Die belangte Behörde hat daher ihre Unzuständigkeit zur Gewerbeanmeldung des freien Gewerbes "Vermittlung von Wettkunden an Buchmacher/Wettbüros, unter Ausschluss der Tippannahme" zu Recht erklärt. Das Recht auf ein Verfahren vor dem gesetzlichen Richter ist somit nicht verletzt worden.
Kein Eingriff ins Recht auf Freiheit der Erwerbstätigkeit.
Angesichts des Verbotes der Diskriminierung von Unionsbürgern aus Gründen der Staatsangehörigkeit (Art18 AEUV) ist im Anwendungsbereich des Unionsrechts im Ergebnis von einer Ausdehnung des persönlichen Geltungsbereiches der Freiheit der Erwerbsbetätigung auf Unionsbürger auszugehen (vgl VfSlg 19077/2010).
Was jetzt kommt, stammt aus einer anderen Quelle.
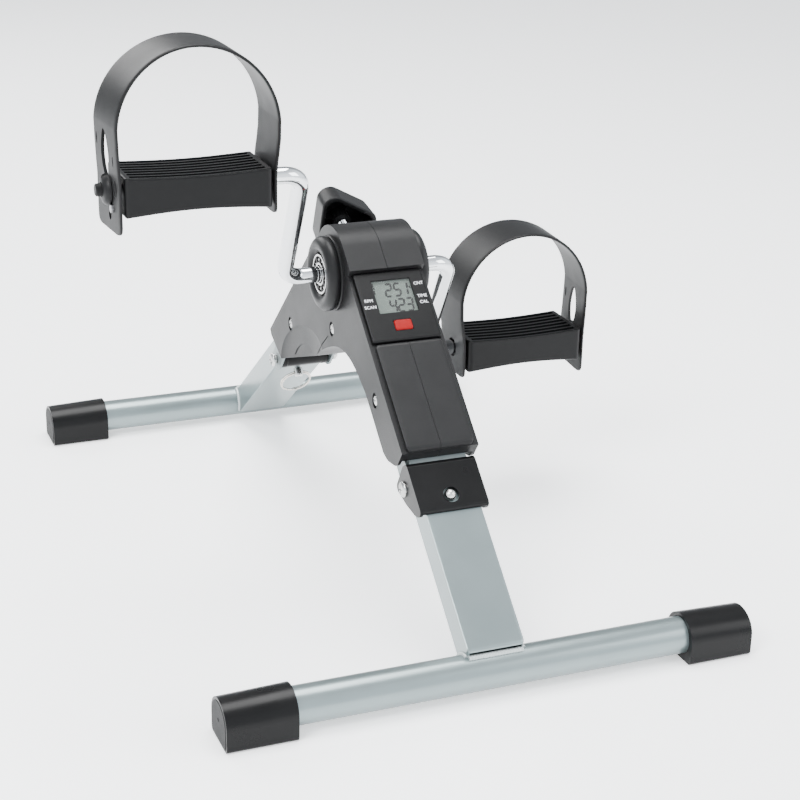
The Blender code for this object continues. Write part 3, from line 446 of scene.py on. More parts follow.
PLASTIC_SPECULAR, PATCHES = 0.15, 35.0
DUST = (0.5, 0.49, 0.47, 1)
PLASTIC_GREY = (0.0095, 0.0095, 0.0099)
BLACK = (0.0030, 0.0030, 0.0032)
MATERIALS = {
    "housing": surface("housing_plastic", PLASTIC_GREY, 0.40, grain=2600, bump=0.20, dust=0.005),
    "console": surface("console_plastic", (0.0035, 0.0035, 0.0037), 0.36, grain=2600, bump=0.12),
    "black": surface("hinge_plastic", BLACK, 0.30, grain=1800, bump=0.12, dust=0.004),
    "cap": surface("cap_plastic", BLACK, 0.30, grain=1500, bump=0.10, dust=0.004),
    "cap_end": surface("cap_end_plastic", (0.010, 0.010, 0.0105), 0.60, bump=0.8, mottle=0.3),
    "pedal": surface("pedal_plastic", BLACK, 0.38, grain=1500, bump=0.2, dust=0.004),
    "strap": surface("strap_rubber", (0.0060, 0.0060, 0.0063), 0.44, grain=1200, bump=0.2, dust=0.004),
    "matte": surface("matte_black", (0.0045, 0.0045, 0.0048), 0.5, grain=1200, bump=0.3),
    "knob": surface("knob_plastic", (0.0065, 0.0065, 0.0068), 0.38, grain=2200, bump=0.2, dust=0.004),
    "paint": surface(
        "silver_paint",
        (0.190, 0.232, 0.236),
        0.30,
        metallic=0.72,
        grain=3800,
        bump=0.08,
        mottle=0.03,
        rough_spread=0.04,
        Coat_Weight=0.2,
        Coat_Roughness=0.12,
    ),
    "frame": surface("frame_steel", (0.18, 0.21, 0.213), 0.40, metallic=0.6, grain=2500, mottle=0.06),
    "weld": surface("weld", (0.42, 0.46, 0.46), 0.32, metallic=0.6, grain=500, bump=0.4, depth=0.0004),
    "chrome": surface(
        "chrome", (0.70, 0.715, 0.73), 0.06, metallic=1.0, bump=0.02, mottle=0.02, rough_spread=0.025
    ),
    "zinc": surface("zinc_plate", (0.50, 0.50, 0.49), 0.24, metallic=1.0, grain=700, bump=0.15),
    "steel": surface("dark_steel", (0.22, 0.22, 0.225), 0.32, metallic=1.0, grain=700, bump=0.2),
    "ring": surface("ring_steel", (0.58, 0.55, 0.51), 0.22, metallic=1.0, bump=0.1),
    "red": surface("red_plastic", (0.20, 0.003, 0.003), 0.36, grain=1800, bump=0.12, mottle=0.05),
    "lcd": surface("lcd_glass", (0.062, 0.080, 0.068), 0.30, grain=4000, bump=0.02, mottle=0.04),
    "ink": surface("lcd_ink", (0.0015, 0.002, 0.0015), 0.6, bump=0.02, Specular_IOR_Level=0.05),
    "print": surface("printed_white", (0.72, 0.73, 0.74), 0.5, grain=3000, bump=0.1, mottle=0.05),
    "window": surface(
        "window_plastic",
        (0.9, 0.92, 0.92),
        0.06,
        bump=0.01,
        mottle=0.01,
        Alpha=0.02,
        Specular_IOR_Level=0.2,
    ),
    "board": surface("circuit_board", (0.02, 0.17, 0.06), 0.4, grain=800, bump=0.4, mottle=0.3),
    "brake": surface("brake_rubber", (0.03, 0.028, 0.026), 0.8, bump=0.6),
    "nylon": surface("nylon", (0.72, 0.70, 0.64), 0.45, bump=0.2, mottle=0.05),
}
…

Der Beschwerdeführer kann die Tätigkeit der "Vermittlung von Kunden zu Buchmachern/Wettbüros, unter Ausschluss der Tippannahme" zwar nicht im Rahmen eines freien Gewerbes nach den Regelungen der GewO 1994 erbringen, es steht ihm jedoch offen, seine Tätigkeit im Rahmen landesgesetzlicher Vorschriften auszuüben. Der Zugang zur Tätigkeit wird dem Beschwerdeführer dementsprechend durch den angefochtenen Bescheid nicht verwehrt, sodass nicht einmal ein Eingriff in das genannte Recht stattgefunden hat.
Weiters kein Eingriff in die durch die EU-Grundrechte-Charta garantierten Rechte auf Berufsfreiheit gem Art15 GRC und auf unternehmerische Freiheit gem Art16 GRC.
Entscheidungstexte
Schlagworte
Gewerberecht, Gewerbeanmeldung, Wetten, Kompetenz Bund - Länder Gewerbe und Industrie, Veranstaltungswesen, Behördenzuständigkeit, Erwerbsausübungsfreiheit, EU-RechtEuropean Case Law Identifier (ECLI)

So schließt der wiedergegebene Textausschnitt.